* INPUT
· · · · ·

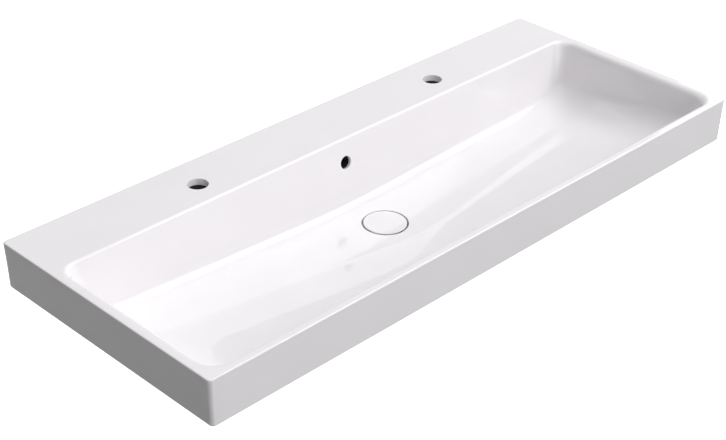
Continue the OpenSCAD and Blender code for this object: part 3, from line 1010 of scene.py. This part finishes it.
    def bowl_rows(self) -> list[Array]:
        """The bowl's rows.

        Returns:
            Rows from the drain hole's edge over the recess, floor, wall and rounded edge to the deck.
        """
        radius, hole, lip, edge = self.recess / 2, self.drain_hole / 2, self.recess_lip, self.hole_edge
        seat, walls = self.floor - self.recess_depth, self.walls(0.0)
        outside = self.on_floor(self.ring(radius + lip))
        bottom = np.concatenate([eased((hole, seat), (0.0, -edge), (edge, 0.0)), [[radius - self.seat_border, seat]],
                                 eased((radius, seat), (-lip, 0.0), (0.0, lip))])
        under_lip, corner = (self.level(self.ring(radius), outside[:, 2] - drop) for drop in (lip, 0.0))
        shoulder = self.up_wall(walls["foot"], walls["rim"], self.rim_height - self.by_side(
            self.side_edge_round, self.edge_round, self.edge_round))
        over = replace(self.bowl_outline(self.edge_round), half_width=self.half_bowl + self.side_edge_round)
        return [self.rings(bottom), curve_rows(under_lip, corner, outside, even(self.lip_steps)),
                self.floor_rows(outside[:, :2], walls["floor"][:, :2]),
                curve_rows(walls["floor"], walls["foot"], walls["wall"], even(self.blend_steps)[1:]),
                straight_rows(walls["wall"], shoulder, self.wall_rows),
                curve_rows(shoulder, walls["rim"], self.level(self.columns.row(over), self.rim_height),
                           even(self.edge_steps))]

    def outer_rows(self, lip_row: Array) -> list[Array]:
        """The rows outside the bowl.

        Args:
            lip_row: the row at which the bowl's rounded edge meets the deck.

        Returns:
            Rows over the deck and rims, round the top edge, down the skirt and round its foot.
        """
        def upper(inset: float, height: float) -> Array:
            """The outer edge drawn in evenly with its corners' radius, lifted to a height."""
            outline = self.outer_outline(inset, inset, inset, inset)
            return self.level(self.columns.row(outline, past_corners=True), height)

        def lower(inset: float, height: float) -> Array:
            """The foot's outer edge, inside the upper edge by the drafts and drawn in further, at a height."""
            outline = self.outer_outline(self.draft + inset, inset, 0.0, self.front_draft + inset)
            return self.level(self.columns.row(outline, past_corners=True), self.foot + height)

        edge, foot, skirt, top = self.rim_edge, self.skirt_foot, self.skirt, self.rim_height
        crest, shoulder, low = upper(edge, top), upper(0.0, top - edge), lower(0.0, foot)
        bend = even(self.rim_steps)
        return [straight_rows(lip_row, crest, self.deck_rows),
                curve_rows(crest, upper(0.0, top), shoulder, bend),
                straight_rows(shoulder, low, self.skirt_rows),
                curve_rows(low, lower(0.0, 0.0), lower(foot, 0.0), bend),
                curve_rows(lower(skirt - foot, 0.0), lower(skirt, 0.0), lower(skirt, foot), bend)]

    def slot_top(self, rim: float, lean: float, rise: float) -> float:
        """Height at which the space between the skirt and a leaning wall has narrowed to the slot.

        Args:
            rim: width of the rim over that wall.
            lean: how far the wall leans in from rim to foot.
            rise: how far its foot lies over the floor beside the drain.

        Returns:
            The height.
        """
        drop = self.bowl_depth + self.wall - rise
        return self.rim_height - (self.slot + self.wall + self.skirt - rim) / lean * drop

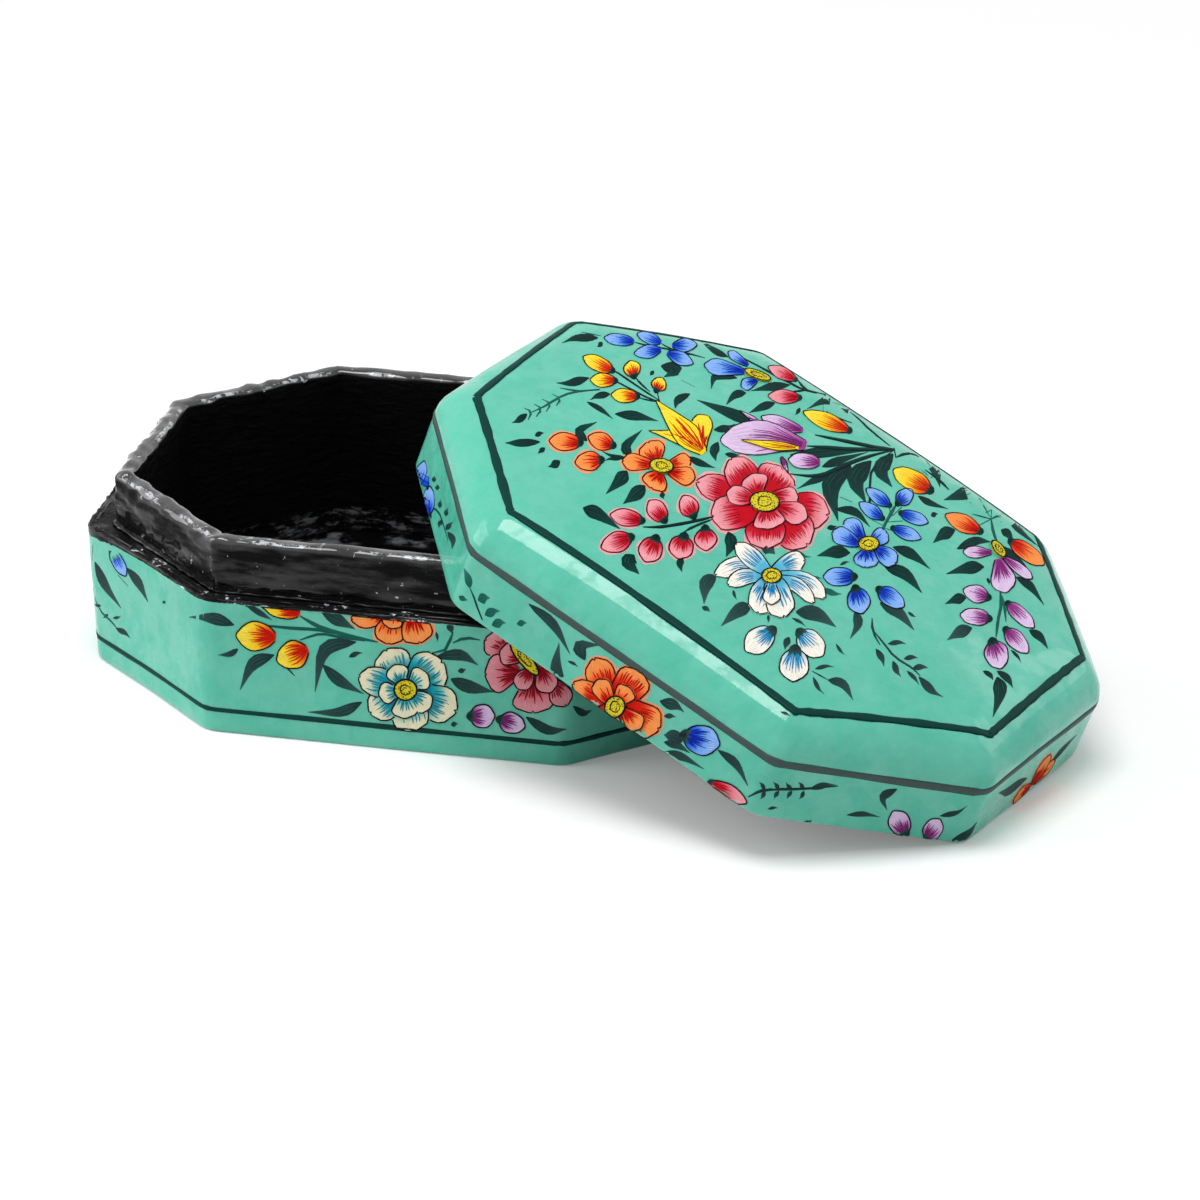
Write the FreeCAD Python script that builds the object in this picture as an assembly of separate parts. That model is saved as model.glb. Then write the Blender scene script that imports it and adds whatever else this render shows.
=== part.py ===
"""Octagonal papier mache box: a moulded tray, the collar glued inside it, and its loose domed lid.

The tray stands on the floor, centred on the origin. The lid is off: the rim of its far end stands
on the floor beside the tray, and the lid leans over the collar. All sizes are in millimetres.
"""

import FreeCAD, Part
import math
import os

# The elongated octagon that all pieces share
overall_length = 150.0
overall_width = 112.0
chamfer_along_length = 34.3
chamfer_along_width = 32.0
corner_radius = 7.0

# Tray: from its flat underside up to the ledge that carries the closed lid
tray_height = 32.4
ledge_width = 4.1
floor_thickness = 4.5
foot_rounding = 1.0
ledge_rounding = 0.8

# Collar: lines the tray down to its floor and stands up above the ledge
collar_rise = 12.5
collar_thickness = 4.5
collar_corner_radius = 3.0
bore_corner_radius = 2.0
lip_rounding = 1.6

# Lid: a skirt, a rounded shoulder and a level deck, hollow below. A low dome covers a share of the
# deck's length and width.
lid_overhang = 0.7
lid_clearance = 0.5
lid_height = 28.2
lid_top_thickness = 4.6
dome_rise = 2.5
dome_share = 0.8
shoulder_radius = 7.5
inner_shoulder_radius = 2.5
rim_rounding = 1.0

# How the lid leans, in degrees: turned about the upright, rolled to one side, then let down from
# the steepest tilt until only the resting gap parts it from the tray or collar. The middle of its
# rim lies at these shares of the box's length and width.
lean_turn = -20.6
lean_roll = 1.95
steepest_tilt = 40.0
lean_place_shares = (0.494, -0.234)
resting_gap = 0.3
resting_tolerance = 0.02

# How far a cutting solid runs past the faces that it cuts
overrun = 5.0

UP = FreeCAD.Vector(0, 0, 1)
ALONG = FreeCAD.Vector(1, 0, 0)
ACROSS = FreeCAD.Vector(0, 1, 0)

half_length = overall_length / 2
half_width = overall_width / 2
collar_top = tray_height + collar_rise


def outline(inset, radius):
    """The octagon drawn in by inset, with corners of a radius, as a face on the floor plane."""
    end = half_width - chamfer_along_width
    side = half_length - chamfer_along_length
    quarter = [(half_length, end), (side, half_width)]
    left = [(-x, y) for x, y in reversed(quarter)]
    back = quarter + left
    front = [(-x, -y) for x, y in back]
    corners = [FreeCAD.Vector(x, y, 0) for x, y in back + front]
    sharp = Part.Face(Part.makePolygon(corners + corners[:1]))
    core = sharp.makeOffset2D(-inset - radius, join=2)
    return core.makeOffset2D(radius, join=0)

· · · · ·

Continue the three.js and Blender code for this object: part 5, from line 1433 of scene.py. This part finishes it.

· · · · ·

* REQUIREMENT
Go through the data and gather every line that holds "code".

* WRITTEN RESPONSE
Continue the OpenSCAD and Blender code for this object: part 3, from line 1010 of scene.py. This part finishes it.
Continue the three.js and Blender code for this object: part 5, from line 1433 of scene.py. This part finishes it.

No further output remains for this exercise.